We had gone rather more than three miles from Berry’s house when our guide paused and said: “There, the old road is missing for a piece beyond this, and the best we can do is to head north and spot the trees as we go.”
To that point there had been evident, to eyes accustomed to forest travel, a difference between the continuity of large timber and the strip once cleared of this timber in order to form the road. Looking back, we could see the passage; looking forward, there seemed to be no trace of it. The greater part of Paugus had been passed on our left, and on our right the peak of Chocorua, which at Berry’s had been northeast, was now a little south of east from us. Before us the valley narrowed somewhat, and far ahead a continuation of the ridge of Paugus seemed to cross the northern sky line and approach the northern spurs of Chocorua. Blazing the trees as we walked by them, both on our left and on our right, on the south side of the trunks and on their north sides also, we pushed forward due north. Ever since leaving the ruined mill our way had lain close to the foot of Paugus, the width of the valley being between us and the foot of Chocorua. Nearly a mile was traversed before we touched the wall of Paugus barring the north and forcing us to bend eastward. Entering a narrow ravine, none too wide for a single road at its bottom, we came once more upon the lost trail. Marks of the axe were frequent, but the great hemlocks which it had felled were mere moss-covered pulp, and from their stumps viburnum or young trees had sprouted. Berry found spots on the trees which he remembered to have made when he guided the engineer through the pass fifteen years before. The walls of the ravine grew steeper, and across it fallen trees occasionally blocked the way. Presently it bent sharply to the left, so that we were once more headed northward, and then it widened into an amphitheatre half a mile in width, wholly surrounded by steep and rocky sides. The old trail was again lost, and Berry declared that out of this pocket there was no outlet save over the towering ridge at the north. The story of the man and woman in a sleigh, who had once crossed this frowning barrier, alone sustained our hopes of finding a pass which could be opened to wheels.

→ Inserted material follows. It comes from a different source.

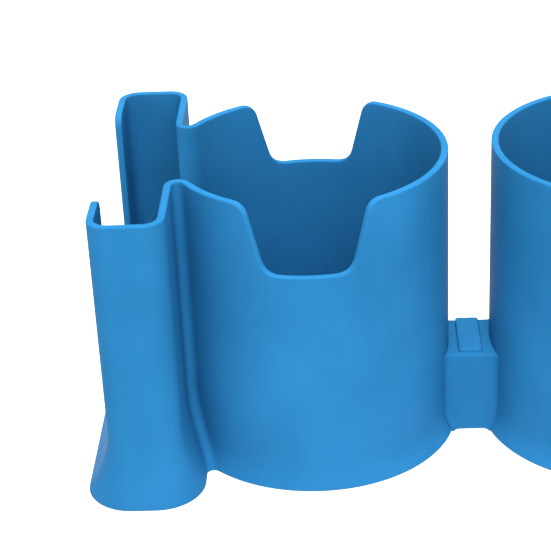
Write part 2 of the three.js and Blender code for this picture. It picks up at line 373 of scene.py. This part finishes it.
def rounded_line(stops):
    """A line through (s, z, rounding) stops, its corners eased and its straights cut into steps."""
    points = []
    for k, (s, z, reach) in enumerate(stops):
        here = np.array((s, z))
        if reach == 0:
            points.append(here)
            continue
        before = np.array(stops[k - 1][:2]) - here
        after = np.array(stops[k + 1][:2]) - here
        start = here + before * reach / np.linalg.norm(before)
        end = here + after * reach / np.linalg.norm(after)
        for t in np.linspace(0, 1, CORNER_STEPS):
            points.append((1 - t) ** 2 * start + 2 * t * (1 - t) * here + t ** 2 * end)
    filled = [points[0]]
    for a, b in zip(points, points[1:]):
        count = max(1, math.ceil(np.linalg.norm(b - a) / STEP))
        filled += [a + (b - a) * k / count for k in range(1, count + 1)]
    return np.array(filled)


def notch_stops(front, end):
    """The top edge from just before the front notch to the end of the half."""
    top = HEIGHT - RIM_CROWN
    bottom = HEIGHT - NOTCH_DEPTH - RIM_CROWN
    radius = CUP_RADIUS - HALF_WALL
    high = radius * math.asin((NOTCH_TOP_HALF + RIM_CROWN) / radius)
    low = radius * math.asin((NOTCH_BOTTOM_HALF + RIM_CROWN) / radius)
    return [
        (front - high, top, NOTCH_TOP_ROUNDING),
        (front - low, bottom, NOTCH_BOTTOM_ROUNDING),
        (front + low, bottom, NOTCH_BOTTOM_ROUNDING),
        (front + high, top, NOTCH_TOP_ROUNDING),
        (end, top, 0),
    ]


def swell(value):
    """Pushes a cosine or sine outwards, so that the rim is a flat band with eased edges."""
    return math.copysign(abs(value) ** RIM_SQUARENESS, value)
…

My watch said that it was 10.30 A. M. As we had begun our first meal at four A. M., a second one seemed appropriate; so in the face of our frowning crisis we lay upon the moss and made way with the larger part of our knapsack’s contents. A red squirrel, inquisitive, petulant Chickaree, came down from the ridge and chattered to us. Far above in the treetops two birds called loudly to each other. Their notes were new to me, and so shy were they that I secured only a distant glimpse of them through my glass. They seemed to prefer the highest tips of dead trees, from which they darted now and then into the air after insects. It did not require much knowledge of birds to assign this noisy couple to the family of the tyrant flycatchers, and their size was so great as to make them one of three species,—kingbirds, great crested flycatchers, or olive-sided flycatchers. As I knew the first two well, from daily chances to watch their habits, I felt practically certain that these keepers of the pass were the wild, wayward, and noisy olive-sided flycatchers of which I had heard so often, but never before met on their breeding-grounds. Luncheon over, we faced the barrier, and, selecting a shallow ravine in its side, began the ascent. While struggling over huge boulders and winding around fallen trees we did not feel as though wheels were ever likely to go where legs were having so hard a time. Still the ascent was made in less than ten minutes, and to a practical road-builder the slope, cleared of its surface débris, would present few serious obstacles.
On reaching the top we gained a view of the peak of Chocorua well to the south of east, and of the ramparts of Paugus, half spruce hung and half bald rock, bounding the long valley through which our morning tramp had taken us. The peak of Chocorua had lost its horn-like contour and resembled more a combing wave dashing northward. It was the only part of the mountain proper to be seen, as in the foreground a massive spur projecting northwestward completely concealed the principal mass. Looking towards the north, the prospect was disheartening. The ridge on which we stood had been a battleground of the elements. It was, in the language of this region, a “harricane,” and woe to the man who ventures into a “harricane.” We advanced cautiously, choosing our ground, and cutting a narrow path through the small spruces, cherry saplings, and mountain maples which had overgrown the fallen forest. Every few steps we came upon stumps which bore the axe mark instead of that of the storm. We surmised that we had struck a belt which had been “lumbered” before the hurricane had completed its destruction. Fighting on yard by yard, we crossed the top of the ridge and gained its northern edge. There the signs of timber cutting were plainer, and presently I noticed a curious ribbon of saplings reaching down the slope in front of us. The young trees in it were higher than the wreck on each side of it, yet the ribbon was the road and the wreck was all that remained of the forest through which the road had been cut long years ago. The broken thread of the lost trail had been found. Behind us a blazed path reached into the Bearcamp valley; before us the lumber road wound downward a short two miles to the Swift River road, now plainly visible over the sloping tree-tops.
We followed the lumber road down about a mile, searching for a hut which Berry remembered to have seen. As we descended, the “harricane” was left behind, and our ribbon of saplings led into the forest, its massed stems contrasting oddly with the wide-spaced trunks of the primeval growth. Coming to the hut, which Berry said had been built twenty years before, we found it remarkably well preserved. Straw still remained in the lumbermen’s bunks, pieces of the stove lay on the floor, and although the roof had been sprung by snow resting heavily upon it, the hut was as dry and habitable as ever. It even retained the “stuffy” smell of a dirty and ill-ventilated house. It was inhabited, too, not by men, but by hedgehogs, as the American porcupine is universally called in New Hampshire. They had been under it, through it, and over it. Every piece of stair, joist, or floor, upon which salt or grease had fallen, had been gnawed away by them. They had slept in the bunks both upstairs and down, and the stairs bore traces of their constant use.